Description

Hiroji Kubota has long been documenting the contradictions at play in eastern Asian, where traditional societies and ways of life exist side by side with, or are giving way to, electronic and manufacturing productivity and consumerism on a scale that is nothing less than a revolution. Here, cormorant fishing takes place on the Li River.

I love beautiful things, and I want to make pictures that lift people's spirits

Hiroji Kubota
© Hiroji Kubota | Magnum Photos

Hiroji Kubota was born in Tokyo in 1939, the second son of a successful fish merchant, and lived through Japan’s disruptive war years. After graduating in political science from Tokyo’s University of Waseda in 1962, Kubota moved to the US, settling in Chicago, where he continued photographing while supporting himself by working in a Japanese catering business.
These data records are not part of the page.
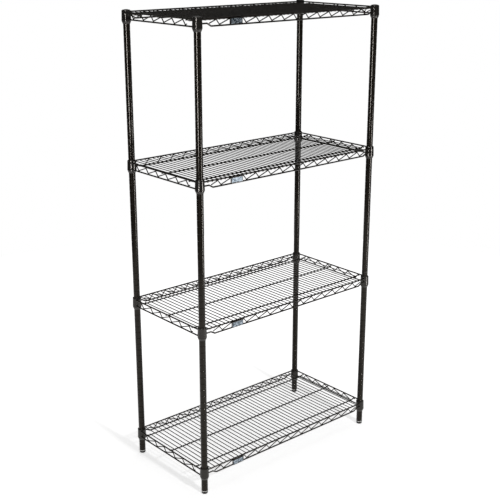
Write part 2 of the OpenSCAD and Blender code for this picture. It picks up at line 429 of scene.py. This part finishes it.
def add_zigzag_beads(bm, zigzag, rim, along_x, under_top, over_bottom):
    """Beads at the zigzag's bends, under the top wires and on the bottom wires of two sides."""
    legs, pitch = zigzag
    for i in range(legs):
        middle = (i - (legs - 1) / 2) * pitch
        for run, z in ((middle - STEEP_RUN / 2, under_top), (middle + STEEP_RUN / 2, over_bottom)):
            for side in (-1, 1):
                if along_x:
                    add_bead(bm, (-side * run, side * rim, z), (0.0036, 0.0017, 0.0008))
                else:
                    add_bead(bm, (side * rim, side * run, z), (0.0017, 0.0036, 0.0008))


def build_welds(epoxy):
    """Weld beads where the wires of each shelf cross or meet."""
    random.seed(7)
    deck_x = [(i - (DECK_WIRES - 1) / 2) * DECK_PITCH for i in range(DECK_WIRES)]
    for shelf in SHELVES:
        low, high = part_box(f"right_truss_{shelf}")
        under_top = high.z - 2 * RIM_WIRE_R
        over_bottom = low.z + 2 * RIM_WIRE_R
        deck_bottom = under_top + WELD_SINK - 2 * DECK_WIRE_R
        on_supports = deck_bottom + WELD_SINK / 2
        bm = bmesh.new()
        for x in deck_x[1:-1]:
            for side in (-1, 1):
                place = (x, side * (RIM_Y - 0.0004), under_top)   # just inside the rim
                add_bead(bm, place, (0.0023, 0.0020, 0.0009))
        for x in deck_x:
            for y in SUPPORT_Y:
                add_bead(bm, (x, y, on_supports), (0.0024, 0.0030, 0.0009))
        add_zigzag_beads(bm, LONG_ZIGZAG, RIM_Y, True, under_top, over_bottom)
        add_zigzag_beads(bm, SHORT_ZIGZAG, RIM_X, False, under_top, over_bottom)
        add_piece(f"weld_beads_{shelf}", bm, epoxy, f"shelf_{shelf}")


# ---- studio ----

def build_floor():
    """A round white floor, not part of the object."""
    mesh = bpy.data.meshes.new("floor")
    bm = bmesh.new()
    bmesh.ops.create_circle(bm, cap_ends=True, radius=FLOOR_RADIUS, segments=96)
    bm.to_mesh(mesh)
    bm.free()
    floor = bpy.data.objects.new("floor", mesh)
    bpy.context.scene.collection.objects.link(floor)
    floor.data.materials.append(floor_white())
    return floor


def area_light(name, place, target, size, radiance, receivers=None):
    """A panel of (width, height) aimed at target, lighting everything or only receivers."""
    light = bpy.data.lights.new(name, "AREA")
    light.shape = "RECTANGLE"
    light.size, light.size_y = size
    light.energy = radiance * math.pi * size[0] * size[1]
    lamp = bpy.data.objects.new(name, light)
    lamp.location = place
    lamp.rotation_euler = (Vector(target) - Vector(place)).to_track_quat("-Z", "Y").to_euler()
    lamp.visible_camera = False
    bpy.context.scene.collection.objects.link(lamp)
    if receivers is not None:
        lamp.light_linking.receiver_collection = receivers


def build_lights(floor):
    """Top light and front key on everything, streaks on the rack, and a card for the labels."""
    rack, labels = (bpy.data.collections.new(name) for name in ("rack", "labels"))
    for piece in bpy.context.scene.objects:
        if piece.type == "MESH" and piece != floor:
            (labels if piece.name.startswith("label_face") else rack).objects.link(piece)
    area_light("top", (0, 0, 4.2), (0, 0, 0), (3.0, 3.0), 1.2)
    area_light("key", (-0.35, -6.5, 4.9), (0, 0, 0.2), (0.42, 0.42), 340.0)
    area_light("strip_left", (-3.05, -1.65, 1.2), (-0.44, -0.2, 1.2), (0.42, 1.0), 72.0, rack)
    area_light("strip_right", (0.95, -2.4, 0.5), (-0.44, -0.2, 0.5), (0.35, 0.95), 38.0, rack)
    area_light("label_card", (2.3, -3.2, 0.27), (-0.3, -0.23, 1.24), (1.0, 0.6), 6.0, labels)


def build_world():
    """White to the camera, and a dim studio with a pale back wall to everything else."""
    world = bpy.data.worlds.new("studio")
    bpy.context.scene.world = world
    world.use_nodes = True
    nodes, links = world.node_tree.nodes, world.node_tree.links
    background = nodes["Background"]
    direction = nodes.new("ShaderNodeTexCoord").outputs["Generated"]
    towards_back = nodes.new("ShaderNodeVectorMath")
    towards_back.operation = "DOT_PRODUCT"
    towards_back.inputs[1].default_value = (0.65, 0.76, 0.0)
    links.new(direction, towards_back.inputs[0])
    wall = nodes.new("ShaderNodeMapRange")
    wall.inputs["From Min"].default_value = 0.2
    wall.inputs["From Max"].default_value = 0.9
    wall.inputs["To Min"].default_value = 0.025
    wall.inputs["To Max"].default_value = 0.30
    links.new(towards_back.outputs["Value"], wall.inputs["Value"])
    links.new(wall.outputs["Result"], background.inputs["Strength"])
    background.inputs["Color"].default_value = (1.0, 0.99, 0.98, 1)
    seen = nodes.new("ShaderNodeBackground")
    seen.inputs["Color"].default_value = (1, 1, 1, 1)
    path = nodes.new("ShaderNodeLightPath")
    choice = nodes.new("ShaderNodeMixShader")
    links.new(path.outputs["Is Camera Ray"], choice.inputs[0])
    links.new(background.outputs[0], choice.inputs[1])
    links.new(seen.outputs[0], choice.inputs[2])
    links.new(choice.outputs[0], nodes["World Output"].inputs["Surface"])


def build_camera():
    """The camera, without shift or depth of field."""
    data = bpy.data.cameras.new("camera")
    data.sensor_width = 36
    data.lens = CAMERA_LENS
    camera = bpy.data.objects.new("camera", data)
    camera.location = CAMERA_PLACE
    level = math.cos(CAMERA_PITCH)
    forward = Vector((
        math.sin(CAMERA_YAW) * level,
        math.cos(CAMERA_YAW) * level,
        math.sin(CAMERA_PITCH),
    ))
    camera.rotation_euler = forward.to_track_quat("-Z", "Y").to_euler()
    bpy.context.scene.collection.objects.link(camera)
    bpy.context.scene.camera = camera


materials = {
    "black_epoxy": black_epoxy(),
    "cast_epoxy": cast_epoxy(),
    "black_plastic": black_plastic(),
    "zinc": zinc_plate(),
    "label_face": label_metal(),
}
dress_nodes(materials)
build_studs(materials["zinc"])
build_welds(materials["black_epoxy"])
build_lights(build_floor())
build_world()
build_camera()
bpy.context.scene.view_settings.view_transform = "Standard"
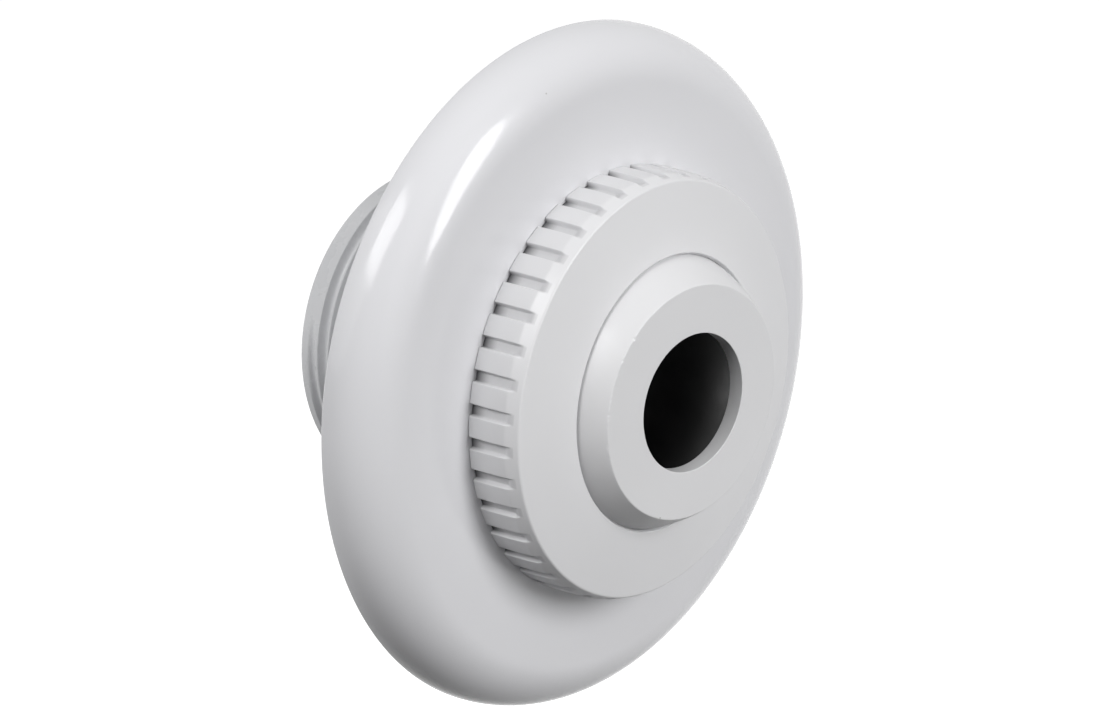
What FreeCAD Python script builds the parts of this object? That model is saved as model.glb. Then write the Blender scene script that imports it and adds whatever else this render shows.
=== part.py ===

Kubota became a freelance photographer in 1965, and his first assignment for the UK newspaper The Times was to Jackson Pollock’s grave in East Hampton. In 1968, Kubota returned to live in Japan, where his work was recognized with a Publishing Culture Award from Kodansha in 1970.

In 1971 Kubota became a Magnum associate. As well as making significant bodies of work in the United States, Kubota has photographed the majority of the Asian continent, spending the most time in China and Japan, where he created several deeply researched series.